DESCRIPTION OF THE TASK | Restate word for word the lines beginning at the one that contains "The OpenSCAD and" and ending at the one that contains "winds the wire."; include both and nothing else.

ENTRIES SHOWN |
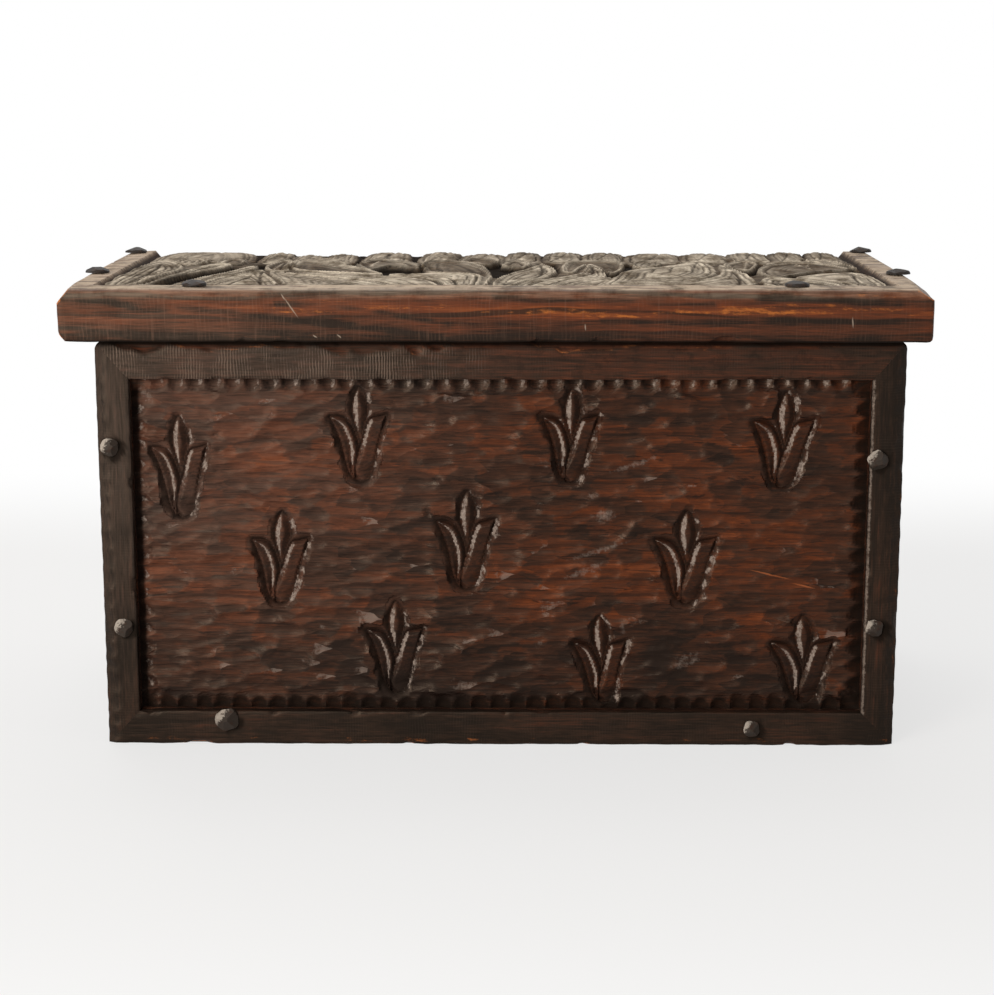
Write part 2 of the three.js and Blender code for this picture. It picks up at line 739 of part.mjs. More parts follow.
// The back board's nails run into the side boards' ends, the bottom's into its back and side edges.
const boardNail = { group: body, head: boardNailHead, length: boardNailLength, shank: shankWidth };
const backNailHeightShares = { upper: 0.8, lower: 0.25 };
const bottomNailShare = 0.25; // of the body's length, from its middle
const sideNailShares = { front: 0.25, rear: 0.75 }; // of a side board's length, from its front end
for (const side of ["left", "right"]) {
  const sign = side === "left" ? -1 : 1;
  const board = side + "_side_board";
  const middleOfSide = sign * (bodyLength / 2 - sideThickness / 2);
  const middleOfBottom = bottomLift + bottomThickness / 2;
  for (const [level, up] of Object.entries(backNailHeightShares)) {
    driveNail({
      ...boardNail,
      name: "back_" + side + "_" + level + "_nail",
      at: new THREE.Vector3(middleOfSide, bodyDepth, up * bodyHeight),
      outward: towardBack,
      through: ["back_board", board],
    });
  }
  driveNail({
    ...boardNail,
    name: "back_bottom_" + side + "_nail",
    at: new THREE.Vector3(sign * bottomNailShare * bodyLength, bodyDepth, middleOfBottom),
    outward: towardBack,
    through: ["back_board", "bottom_board"],
  });
  for (const [end, share] of Object.entries(sideNailShares)) {
    const y = sideFrontY + share * (sideBackY - sideFrontY);
    driveNail({
      ...boardNail,
      name: side + "_side_" + end + "_nail",
      at: new THREE.Vector3((sign * bodyLength) / 2, y, middleOfBottom),
      outward: new THREE.Vector3(sign, 0, 0),
      through: [board, "bottom_board"],
    });
  }
}

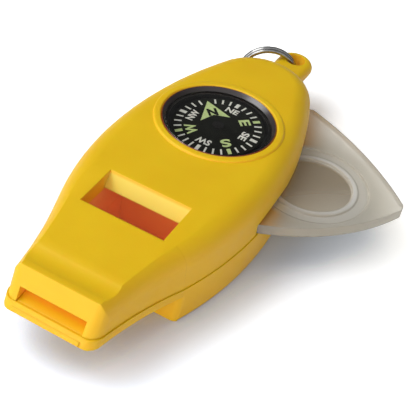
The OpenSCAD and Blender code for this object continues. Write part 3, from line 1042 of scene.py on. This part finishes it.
    def build(self) -> None:
        """Dresses the card, its jewel and its magnet, and prints the marks."""
        card, jewel, magnet = (frame["nodes"][node] for node in ("compass_card", "card_jewel", "card_magnet"))
        lacquer = self.card_finish.material()
        dress(card, lacquer)
        dress(jewel, self.jewel_finish.material())
        dress(magnet, self.magnet_finish.material())
        materials = {ink: finish.material() for ink, finish in self.inks.items()}
        marks = self.ticks(materials)
        for piece, material in zip(self.north_arrow(), (materials[Ink.LUMINOUS], lacquer)):
            dress(piece, material)
            marks.append(piece)
        for word in self.words():
            piece = self.letters(word)
            dress(piece, materials[word.ink])
            marks.append(piece)
        seat = self.seat()
        for piece in marks:
            piece.data.transform(seat)
            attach(piece, "card")
        self.pieces = [card, jewel, magnet, *marks]


@dataclass
class CarryRing:
    """The split ring: two turns of wire that step over each other."""

    coil_r: float = 5.6 * MM
    wire_t: float = 0.9 * MM
    step_angle: float = math.radians(26)
    end_gap: float = 1.15
    half_rise: float = 0.49
    stations: int = 300
    wire_sides: int = 20
    turn: float = math.radians(207.5)
    pitch: float = math.radians(28.5)
    eyelet: Triple = (0.0, 34.3 * MM, 8.992 * MM)
    finish: Metal = Metal("ring_chrome", main=srgb(182, 182, 180), other=srgb(148, 148, 148), rough_high=0.24)
    pieces: list[bpy.types.Object] = field(default_factory=list)

    def tree(self) -> ShapeTree:
        """The tree that winds the wire.

        Returns:
            The tree.
        """
        t = ShapeTree("split_coil", {
            "Coil Radius": "Float", "Wire Thickness": "Float", "Step Angle": "Float", "End Gap": "Float",
            "Half Rise": "Float", "Stations": "Int", "Wire Sides": "Int", "Material": "Material"})
        line = t.node("GeometryNodeCurvePrimitiveLine", {"Start": (0, 0, 0), "End": (1, 0, 0)})
        run = t.node("GeometryNodeResampleCurve", {"Curve": line.outputs[0], "Count": "Stations"})
        share = t.node("GeometryNodeSplineParameter").outputs["Factor"]
        one_turn = 2 * math.pi
        wound_angle = t.math("SUBTRACT", 2 * one_turn, t.math("MULTIPLY", "Step Angle", "End Gap"))
        angle = t.math("MULTIPLY", share, wound_angle)
        half = t.math("MULTIPLY", "Wire Thickness", "Half Rise")
        climb = t.node("ShaderNodeMapRange", {
            "Value": angle, 1: t.math("SUBTRACT", one_turn, "Step Angle"), 2: one_turn,
            3: t.math("MULTIPLY", half, -1.0), 4: half}, interpolation_type="SMOOTHSTEP")
        spot = t.vector(t.math("MULTIPLY", t.math("COSINE", angle), "Coil Radius"),
                        t.math("MULTIPLY", t.math("SINE", angle), "Coil Radius"), climb.outputs[0])
        wound = t.node("GeometryNodeSetPosition", {"Geometry": run.outputs[0], "Position": spot})
        profile = t.node("GeometryNodeCurvePrimitiveCircle", {
            "Resolution": "Wire Sides", "Radius": t.math("MULTIPLY", "Wire Thickness", 0.5)})
        wire = t.node("GeometryNodeCurveToMesh", {
            "Curve": wound.outputs[0], "Profile Curve": profile.outputs[0], "Fill Caps": True})
        t.close(wire.outputs[0])
        return t

    def hang(self) -> Matrix:
        """The place of the ring, from lying round the origin to hanging in the eyelet.

        Returns:
            The matrix.
        """
        upright = Matrix.Translation((self.coil_r, 0, 0)) @ Matrix.Rotation(math.radians(90), 4, "X")
        tipped = Matrix.Rotation(self.turn, 4, "Z") @ Matrix.Rotation(self.pitch, 4, "Y")
        return Matrix.Translation(self.eyelet) @ tipped @ upright

    def build(self) -> None:
        """Winds the ring and hangs it in the eyelet."""
        chrome = self.finish.material()
        ring = self.tree().bake("carry_ring", {
            "Coil Radius": self.coil_r, "Wire Thickness": self.wire_t, "Step Angle": self.step_angle,
            "End Gap": self.end_gap, "Half Rise": self.half_rise, "Stations": self.stations,
            "Wire Sides": self.wire_sides, "Material": chrome})
        ring.data.transform(self.hang())
        for face in ring.data.polygons:
            face.use_smooth = len(face.vertices) == 4
        self.pieces = [stand_in(ring, chrome, "split_ring", "ring")]


@dataclass(frozen=True)
class StudioLamp:
    """A soft box: where it hangs, how large it is and how strong."""

    name: str
    place: Triple
    size: float
    watts: float

    def hang(self, target: Triple) -> None:
        """Adds the lamp, turned to the object.

        Args:
            target: The point it shines at.
        """
        data = bpy.data.lights.new(self.name, "AREA")
        data.shape = "SQUARE"
        data.size = self.size
        data.energy = self.watts
        lamp = add_to_scene(self.name, data)
        lamp.location = self.place
        lamp.rotation_euler = (Vector(target) - Vector(self.place)).to_track_quat("-Z", "Y").to_euler()


@dataclass
class Studio:
    """The pale floor, the lamps, the sky and the camera."""

    eye: Triple = (50.865 * MM, -130.021 * MM, 115.376 * MM)
    ahead: Triple = (-0.26802, 0.70839, -0.65296)
    roll: float = 11.732
    focal_px: float = 1000.0
    image_px: float = 420.0
    sensor_mm: float = 36.0
    clip_near: float = 0.005
    clip_far: float = 20.0
    floor_size: float = 3.0
    floor_main: Colour = srgb(246, 246, 246)
    floor_other: Colour = tuple(0.98 * part for part in floor_main)
    floor_clouds: float = 14.0
    floor_seen: Colour = (1.62, 1.69, 1.81)
    # Painted shadow: the floor is seen darker and bluer where the object stands close over it, and that
    # painted shadow is tinted bluer in front and warmer to the side.
    painted_floor_shadow: Colour = (0.59, 0.68, 0.85)
    front_tint: Colour = (0.98, 1.06, 1.15)
    side_tint: Colour = (1.04, 1.0, 0.94)
    tint_from: float = -40 * MM
    tint_to: float = 15 * MM
    tint_along: Triple = (0.57, 0.82, 0.0)
    contact: float = 13 * MM
    contact_samples: int = 12
    covered: float = 0.45
    uncovered: float = 0.98
    white_from: float = 0.20
    white_to: float = 0.34
    sky_front: float = 0.86
    sky_rear: float = 0.20
    front_until: float = -0.6
    rear_from: float = 0.5
    lamps: tuple[StudioLamp, ...] = (
        StudioLamp("front_box", (-0.16, -0.60, 0.27), 0.50, 1.45),
        StudioLamp("top_box", (-0.36, -0.15, 0.51), 0.40, 1.85),
    )
    aim: Triple = (0.0, 0.0, 8 * MM)

    def camera(self) -> None:
        """Places the camera of the photograph."""
        ahead = Vector(self.ahead).normalized()
        level = ahead.cross(Vector((0, 0, 1))).normalized()
        fall = ahead.cross(level).normalized()
        cosine, sine = math.cos(math.radians(self.roll)), math.sin(math.radians(self.roll))
        right, down = level * cosine - fall * sine, level * sine + fall * cosine
        data = bpy.data.cameras.new("photo_camera")
        data.sensor_width = self.sensor_mm
        data.lens = self.sensor_mm * self.focal_px / self.image_px
        data.clip_start, data.clip_end = self.clip_near, self.clip_far
        camera = add_to_scene("photo_camera", data)
        turn = Matrix((right, -down, -ahead)).transposed()
        camera.matrix_world = Matrix.Translation(self.eye) @ turn.to_4x4()
        bpy.context.scene.camera = camera

    def seen_paper(self, g: Graph) -> Socket:
        """The floor as the eye sees it: with painted shadow close to the object and plain white far away.

        Args:
            g: The nodes of the floor.

        Returns:
            The shader.
        """
        # Painted shadow: darker close to the object, tinted bluer in front and warmer to the side.
        near = g.node("ShaderNodeAmbientOcclusion", {"Distance": self.contact}, samples=self.contact_samples)
        shade = g.blend(g.spread(near.outputs["AO"], 0.0, 1.0, self.covered, self.uncovered),
                        self.painted_floor_shadow, self.floor_seen)
        tint = g.blend(g.spread(g.along(self.tint_along), 0.0, 1.0, self.tint_from, self.tint_to),
                       self.front_tint, self.side_tint)
        paper = g.node("ShaderNodeBsdfDiffuse", {"Color": g.blend(1.0, shade, tint, "MULTIPLY")})
        away = g.spread(g.distance(), 0.0, 1.0, self.white_from, self.white_to)
        return g.choose(away, paper.outputs[0], g.node("ShaderNodeEmission").outputs[0])

    def floor_material(self) -> bpy.types.Material:
        """Makes the paper of the floor, which is seen brighter than it lights the object.

        Returns:
            The material.
        """
        g = Graph(bpy.data.materials.new("floor_paper"))
        rays = g.node("ShaderNodeLightPath").outputs
        seen = g.math("MAXIMUM", rays["Is Camera Ray"], rays["Is Transmission Ray"])
        colour = g.blend(g.spread(g.noise(self.floor_clouds), 0.0, 1.0), self.floor_main, self.floor_other)
        paper = g.node("ShaderNodeBsdfDiffuse", {"Color": colour})
        return g.close(g.choose(seen, paper.outputs[0], self.seen_paper(g)))

    def floor(self) -> None:
        """Lays the floor."""
        half = self.floor_size / 2
        corners = [(-half, -half, 0), (half, -half, 0), (half, half, 0), (-half, half, 0)]
        mesh = bpy.data.meshes.new("studio_floor")
        mesh.from_pydata(corners, [], [(0, 1, 2, 3)])
        floor = add_to_scene("studio_floor", mesh)
        dress(floor, self.floor_material())

    def sky(self) -> None:
        """Lights the room softly from all sides, more so from the front, and is pale to the eye."""
        g = Graph(bpy.data.worlds.new("studio_sky"))
        strength = g.spread(g.axes("Generated")[1], self.sky_front, self.sky_rear, self.front_until,
                            self.rear_from)
        soft = g.node("ShaderNodeBackground", {"Strength": strength})
        seen = g.node("ShaderNodeBackground", {"Strength": 1.0})
        rays = g.node("ShaderNodeLightPath").outputs
        bpy.context.scene.world = g.close(g.choose(rays["Is Camera Ray"], soft.outputs[0], seen.outputs[0]))

    def build(self) -> None:
        """Sets up the whole studio."""
        bpy.context.scene.view_settings.view_transform = "Standard"
        self.floor()
        self.sky()
        for lamp in self.lamps:
            lamp.hang(self.aim)
        self.camera()


def main() -> None:
    """Builds and dresses every sub-assembly in order, and then the studio."""
    logging.basicConfig(level=logging.INFO, format="%(name)s: %(message)s")
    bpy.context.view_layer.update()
    for part in (ShellPair(), MagnifierLeaf(), CompassCapsule(), CompassCard(), CarryRing()):
        part.build()
        for piece in part.pieces:
            LOG.info("%s: %s, %d faces", type(part).__name__, piece.name, len(piece.data.polygons))
    Studio().build()
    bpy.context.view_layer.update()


if __name__ == "__main__":
    main()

ANSWER TO THIS EXERCISE |
The OpenSCAD and Blender code for this object continues. Write part 3, from line 1042 of scene.py on. This part finishes it.
    def build(self) -> None:
        """Dresses the card, its jewel and its magnet, and prints the marks."""
        card, jewel, magnet = (frame["nodes"][node] for node in ("compass_card", "card_jewel", "card_magnet"))
        lacquer = self.card_finish.material()
        dress(card, lacquer)
        dress(jewel, self.jewel_finish.material())
        dress(magnet, self.magnet_finish.material())
        materials = {ink: finish.material() for ink, finish in self.inks.items()}
        marks = self.ticks(materials)
        for piece, material in zip(self.north_arrow(), (materials[Ink.LUMINOUS], lacquer)):
            dress(piece, material)
            marks.append(piece)
        for word in self.words():
            piece = self.letters(word)
            dress(piece, materials[word.ink])
            marks.append(piece)
        seat = self.seat()
        for piece in marks:
            piece.data.transform(seat)
            attach(piece, "card")
        self.pieces = [card, jewel, magnet, *marks]


@dataclass
class CarryRing:
    """The split ring: two turns of wire that step over each other."""

    coil_r: float = 5.6 * MM
    wire_t: float = 0.9 * MM
    step_angle: float = math.radians(26)
    end_gap: float = 1.15
    half_rise: float = 0.49
    stations: int = 300
    wire_sides: int = 20
    turn: float = math.radians(207.5)
    pitch: float = math.radians(28.5)
    eyelet: Triple = (0.0, 34.3 * MM, 8.992 * MM)
    finish: Metal = Metal("ring_chrome", main=srgb(182, 182, 180), other=srgb(148, 148, 148), rough_high=0.24)
    pieces: list[bpy.types.Object] = field(default_factory=list)

    def tree(self) -> ShapeTree:
        """The tree that winds the wire.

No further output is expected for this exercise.